Chicken Kiev- An Overlooked Classic!Posted: August 5, 2013
I was reading a courtroom drama not too long ago and saw a reference to Chicken Kiev. Having never made it, or even tasted it…I found a recipe. I put it on the menu this week for my Meal Delivery Service. OMG!! This is one of the best chicken dishes I’ve ever baked. Traditionally this dish is fried, which is just as healthy as baking if you use beef fat to fry in, not any type of vegetable oil. As I was short on beef fat, and the round shape of these made it imperative to have enough fat to come up to about 2 or 2 2/3 inches in the pan…I decided to bake them. They were awesome!
- 4 large organic chicken breasts, placed in a large Ziploc bag and pounded to just over 1/3 inch.

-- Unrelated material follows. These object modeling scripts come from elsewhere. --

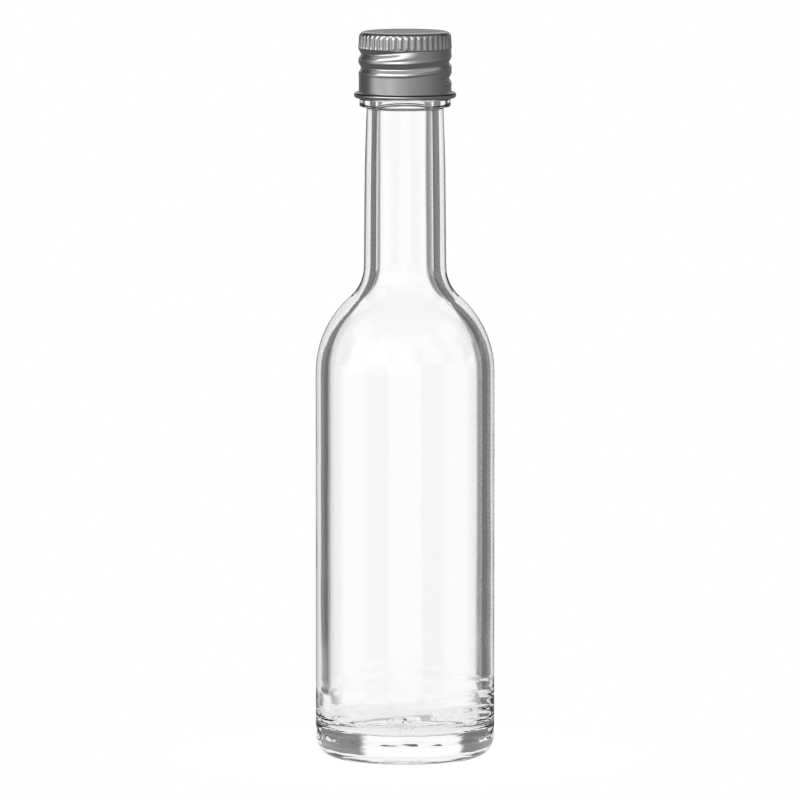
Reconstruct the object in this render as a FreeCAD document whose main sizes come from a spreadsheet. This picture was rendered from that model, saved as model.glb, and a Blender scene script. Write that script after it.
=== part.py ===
"""Miniature clear glass bottle closed by a cap pressed from thin aluminium sheet.

Millimetres. +Z is up, the axis of the bottle is Z and the origin is the middle of its foot.
Three pieces: the moulded glass bottle, the sealing disc on its lip and the cap over both.
"""
import FreeCAD, Part
import math
import os

import Sketcher

SIZES = {
    # glass body and foot
    "body_diameter": 35.2,
    "body_wall": 2.7,
    "heel_radius": 4.2,
    "foot_width": 1.3,
    "foot_edge_radius": 0.6,
    "punt_depth": 1.5,
    "floor_thickness": 5.6,
    "floor_rise": 0.9,
    "floor_corner": 3.0,
    # shoulder
    "shoulder_height": 76.2,
    "shoulder_radius": 19.8,
    "root_radius": 8.0,
    "bore_root_radius": 11.0,
    # neck
    "neck_root_diameter": 16.3,
    "neck_bend_diameter": 15.85,
    "neck_top_diameter": 15.1,
    "neck_length": 31.4,
    "bend_length": 11.4,
    "bore_root_diameter": 10.4,
    "bore_mouth_diameter": 9.8,
    # finish under the cap, and the collar below it
    "finish_diameter": 15.6,
    "finish_height": 13.65,
    "collar_projection": 1.15,
    "collar_slope": 0.55,
    "collar_side": 0.85,
    "collar_edge_radius": 0.3,
    "collar_root_radius": 0.5,
    "lip_radius": 0.8,
    "mouth_radius": 0.5,
    # sealing disc
    "disc_thickness": 1.0,
    "disc_clearance": 0.05,
    # cap
    "cap_sheet": 0.25,
    "thread_room": 1.05,
    "cap_edge_radius": 1.15,
    "flute_band_step": 0.07,
    "flute_band_height": 3.3,
    "flute_count": 43,
    "flute_radius": 0.55,
    "flute_depth": 0.3,
    "flute_length": 3.2,
    "hem_roll": 1.2,
    "hem_sweep": 285.0,
    "hem_clearance": 0.4,
}

doc = FreeCAD.newDocument("bottle_with_cap")
sheet = doc.addObject("Spreadsheet::Sheet", "sizes")
for row, (alias, size) in enumerate(SIZES.items(), start=1):
    sheet.set(f"A{row}", alias)
    sheet.set(f"B{row}", str(size))
    sheet.setAlias(f"B{row}", alias)
doc.recompute()

# Formulas of the sheet that more than one outline or piece uses.
SIDE = "sizes.body_diameter / 2"
FOOT = f"({SIDE} - sizes.heel_radius)"
PUNT_EDGE = f"({FOOT} - sizes.foot_width)"
NECK_ROOT = "sizes.neck_root_diameter / 2"
NECK_TOP = "sizes.neck_top_diameter / 2"
FINISH = "sizes.finish_diameter / 2"
COLLAR = f"({FINISH} + sizes.collar_projection)"
SHOULDER_RUN = f"({NECK_ROOT} + sizes.root_radius + sizes.shoulder_radius - {SIDE})"
SHOULDER_REACH = "(sizes.shoulder_radius + sizes.root_radius)"
NECK_ROOT_HEIGHT = f"(sizes.shoulder_height + sqrt(pow({SHOULDER_REACH}; 2) - pow({SHOULDER_RUN}; 2)))"
COLLAR_HEIGHT = f"({NECK_ROOT_HEIGHT} + sizes.neck_length)"
COLLAR_LOW = f"({COLLAR_HEIGHT} + sizes.collar_slope)"
COLLAR_TOP = f"({COLLAR_LOW} + sizes.collar_side)"
LIP_HEIGHT = f"({COLLAR_HEIGHT} + sizes.finish_height)"
SEAT_HEIGHT = f"({LIP_HEIGHT} + sizes.disc_thickness)"
SKIRT_INSIDE = f"({FINISH} + sizes.thread_room)"
BAND_OUTSIDE = f"({SKIRT_INSIDE} + sizes.cap_sheet + sizes.flute_band_step)"
TOP_FLAT = f"({BAND_OUTSIDE} - sizes.cap_edge_radius)"
HEM_HEIGHT = f"({COLLAR_TOP} + sizes.hem_clearance + sizes.hem_roll / 2 - {SEAT_HEIGHT})"


def value_of(formula):
    """The number that a formula of the sheet gives. A number stands for itself."""
    return float(sheet.evalExpression(formula)) if isinstance(formula, str) else formula


def on_circle(centre, radius, degrees):
    angle = math.radians(degrees)
    return (centre[0] + radius * math.cos(angle), centre[1] + radius * math.sin(angle))


def vector(place):
    return FreeCAD.Vector(place[0], place[1], 0)


class Section:
    """A closed outline in its body's own XZ plane: X is the radius and Y the height.

    Each edge runs from the end of the edge before. A radius or height given as a formula is tied
    to the sheet, and one given as a number is only where the sketch starts to solve from.
    """

    def __init__(self, body, name, radius, height):
        plane = next(item for item in body.Origin.OriginFeatures if item.Role == "XZ_Plane")
        self.sketch = body.newObject("Sketcher::SketchObject", name)
        self.sketch.AttachmentSupport = (plane, [""])
        self.sketch.MapMode = "FlatFace"
        self.last = (value_of(radius), value_of(height))
        self.edges = []

    def rule(self, *parts):
        return self.sketch.addConstraint(Sketcher.Constraint(*parts))

    def tie(self, kind, formula, *geometry):
        number = self.rule(kind, *geometry, value_of(formula))
        self.sketch.setExpression(f"Constraints[{number}]", formula)

    def line(self, radius, height, smooth=False):
        end = (value_of(radius), value_of(height))
        self.add(Part.LineSegment(vector(self.last), vector(end)), radius, height, smooth)

    def arc(self, middle, radius, height, smooth=False, curve=None):
        """An arc through a middle place. Its curve is the formula of its radius, if it has one."""
        end = (value_of(radius), value_of(height))
        index = self.add(Part.Arc(vector(self.last), vector(middle), vector(end)), radius, height, smooth)
        if curve is not None:
            self.tie("Radius", curve, index)
        return index

    def add(self, shape, radius, height, smooth):
        index = self.sketch.addGeometry(shape, False)
        forward = self.sketch.getPoint(index, 1).distanceToPoint(vector(self.last)) < 1e-6
        first, last = (1, 2) if forward else (2, 1)
        self.edges.append((index, first, last, smooth, radius, height))
        self.last = (value_of(radius), value_of(height))
        return index

    def close(self):
        """Joins each edge to the next, the last to the first, and ties the corners to the sheet."""
        for before, after in zip(self.edges, self.edges[1:] + self.edges[:1]):
            kind = "Tangent" if after[3] else "Coincident"
            self.rule(kind, before[0], before[2], after[0], after[1])
        for index, _, last, _, radius, height in self.edges:
            if isinstance(radius, str):
                self.tie("DistanceX", radius, -1, 1, index, last)
            if isinstance(height, str):
                self.tie("DistanceY", height, -1, 1, index, last)
        return self.sketch


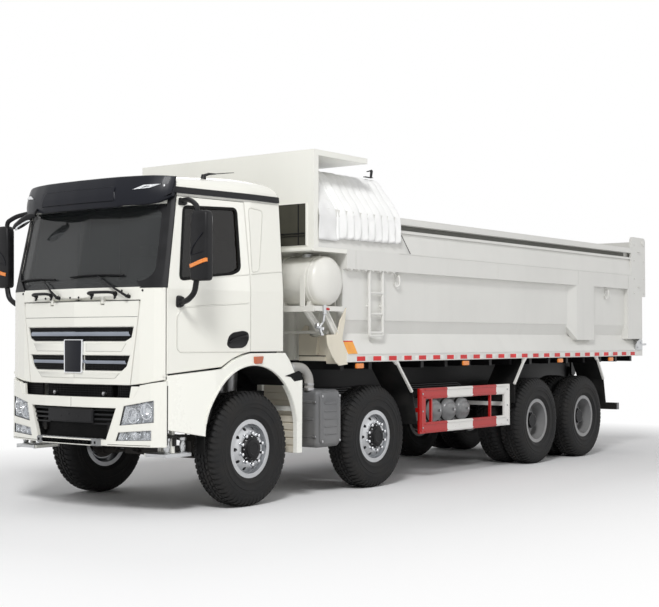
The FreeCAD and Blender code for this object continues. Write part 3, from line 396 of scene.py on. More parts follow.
class Form:
    # one mesh built up from simple solids
    def __init__(self):
        self.mesh = bmesh.new()

    def rings(self, rows, closed=True, caps=True, around=False):
        verts = [[self.mesh.verts.new(at(*point)) for point in row] for row in rows]
        count = len(verts[0])
        for low, high in list(zip(verts, verts[1:])) + ([(verts[-1], verts[0])] if around else []):
            for i in range(count if closed else count - 1):
                j = (i + 1) % count
                self.mesh.faces.new((low[i], low[j], high[j], high[i]))
        if caps and not around:
            self.mesh.faces.new(verts[0][::-1])
            self.mesh.faces.new(verts[-1])
        return self

    def laid(self, surface, levels, caps=True, around=False):
        # each level is an outline and how far it stands out from the surface
        return self.rings([[surface(*point, out) for point in line] for line, out in levels], True, caps,
                          around)

    def slab(self, surface, outline, near, far):
        return self.laid(surface, [(outline, near), (outline, far)])

    def box(self, x0, x1, y0, y1, z0, z1):
        corners = ((x0, y0), (x1, y0), (x1, y1), (x0, y1))
        return self.rings([[(x, y, z) for x, y in corners] for z in (z0, z1)])

    def sideways(self, outline, x0, x1):
        return self.slab(acrossPlane(0), outline, x0, x1)

    def forward(self, outline, y0, y1):
        return self.slab(alongPlane(0), outline, y0, y1)

    def turned(self, profile, y, z, steps=48, closed=True):
        # a profile of (x, radius) turned about a cross axle
        rows = []
        for i in range(steps):
            angle = math.tau * i / steps
            rows.append([(x, y + r * math.sin(angle), z + r * math.cos(angle)) for x, r in profile])
        return self.rings(rows, closed, False, True)

    def tube(self, points, radius, facets=10, loop=False):
        # radius is one number, or one for each point
        path = [Vector(point) for point in points]
        count = len(path)
        rows = []
        guide = None
        for i, point in enumerate(path):
            before = path[i - 1] if i or loop else path[0]
            after = path[(i + 1) % count] if i < count - 1 or loop else path[-1]
            forward = (after - before).normalized()
            guide = guide or forward.orthogonal().normalized()
            guide = (guide - forward * guide.dot(forward)).normalized()
            across = forward.cross(guide)
            reach = radius[i] if isinstance(radius, (list, tuple)) else radius
            turns = [math.tau * k / facets for k in range(facets)]
            rows.append([point + (guide * math.cos(turn) + across * math.sin(turn)) * reach
                         for turn in turns])
        return self.rings(rows, True, not loop, loop)

    def rod(self, start, end, radius, facets=12, endRadius=None):
        return self.tube([start, end], [radius, endRadius or radius], facets)

    def profiled(self, centre, axis, stops, facets):
        # a turned form along any axis, from stops of (distance, radius)
        start, way = Vector(centre), Vector(axis).normalized()
        return self.tube([start + way * far for far, wide in stops], [wide for far, wide in stops], facets)

    def bolt(self, centre, axis, radius, height, facets=6):
        # a low head with a chamfered crown
        stops = ((0, radius), (height * 0.7, radius), (height, radius * 0.72))
        return self.profiled(centre, axis, stops, facets)

    def band(self, path, width, thick, normal, loop=False):
        # a flat strip of the given width laid along a path of points, raised along the normal
        points = [Vector(point) for point in path]
        up = Vector(normal).normalized()
        count = len(points)
        rows = []
        for i, point in enumerate(points):
            ends = []
            if i or loop:
                ends.append((point - points[i - 1]).normalized())
            if i < count - 1 or loop:
                ends.append((points[(i + 1) % count] - point).normalized())
            forward = sum(ends, Vector()).normalized()
            across = forward.cross(up).normalized()
            reach = width / 2 / max(0.35, forward.dot(ends[0]))
            rows.append([point - across * reach, point + across * reach,
                         point + across * reach * 0.9 + up * thick,
                         point - across * reach * 0.9 + up * thick])
        return self.rings(rows, True, not loop, loop)

    def mirrored(self):
        found = self.mesh.verts[:] + self.mesh.edges[:] + self.mesh.faces[:]
        made = bmesh.ops.duplicate(self.mesh, geom=found)["geom"]
        turned = [item for item in made if isinstance(item, bmesh.types.BMVert)]
        bmesh.ops.scale(self.mesh, vec=(-1, 1, 1), verts=turned)
        return self

    def flipped(self):
        bmesh.ops.scale(self.mesh, vec=(-1, 1, 1), verts=self.mesh.verts[:])
        return self

    def joinClose(self, gap=0.00002):
        bmesh.ops.remove_doubles(self.mesh, verts=self.mesh.verts[:], dist=gap)
        return self

    def data(self, name, angle):
        bmesh.ops.recalc_face_normals(self.mesh, faces=self.mesh.faces[:])
        mesh = bpy.data.meshes.new(name)
        self.mesh.to_mesh(mesh)
        mesh.shade_smooth()
        mesh.set_sharp_from_angle(angle=math.radians(angle))
        return mesh


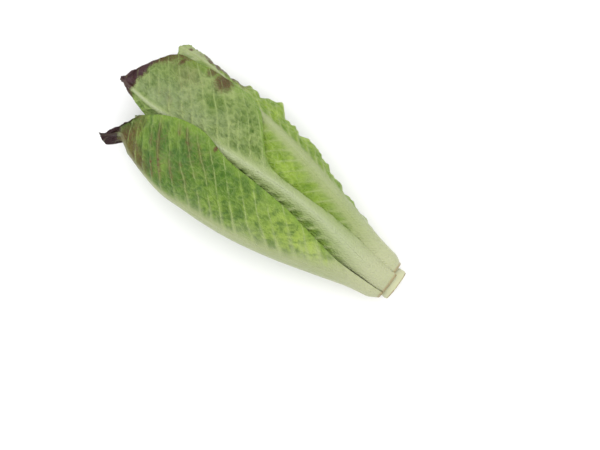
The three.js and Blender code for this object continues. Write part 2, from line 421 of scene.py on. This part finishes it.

- 4 tablespoons salted butter, at room temperature
- 1-2 cloves garlic, very finely chopped
- salt and pepper to taste
- 2 tablespoons chopped fresh dill
- 1/3 teaspoon cayenne
- 2-3 tablespoons sweet rice flour, seasoned with salt and pepper for dredging
- 2 eggs, beaten with a teaspoon of water
- Gluten Free Bread crumbs for coating, mixed with melted butter (this makes them brown evenly and come out crispier)
1. In a small bowl, mix together butter, garlic, dill and cayenne; season with salt and pepper and then freeze for 25 minutes in a 3 by 4 inch rectangle shape.
2. Meanwhile, preheat oven to 350°F.
3. In the middle of each pounded chicken breast, place a fourth of the compound butter, then fold over the chicken to envelope the butter.
4. Using wooden toothpicks, seal around the outside of the parcel, sealing the butter inside the chicken.
5. Dredge each chicken breast into the seasoned flour to coat evenly.
6. Then roll each chicken breast in egg mixture, then coat in breadcrumbs.
7. Place onto a baking tray (sheet/pan) lined with parchment paper.
8. Bake in the middle of preheated oven for 25-30 minutes, then flip over gently. Bake another 25 minutes or until golden on the outside, and cooked on the inside. Use a meat thermometer to make sure that the chicken is at 175 degrees. Make sure that you insert the thermometer in the chicken and do not go directly in the middle of the breast, as the butter will run out.
9. Carefully remove toothpicks before serving. I use a form to hold the chicken while tugging on the toothpick…otherwise the chicken may tear.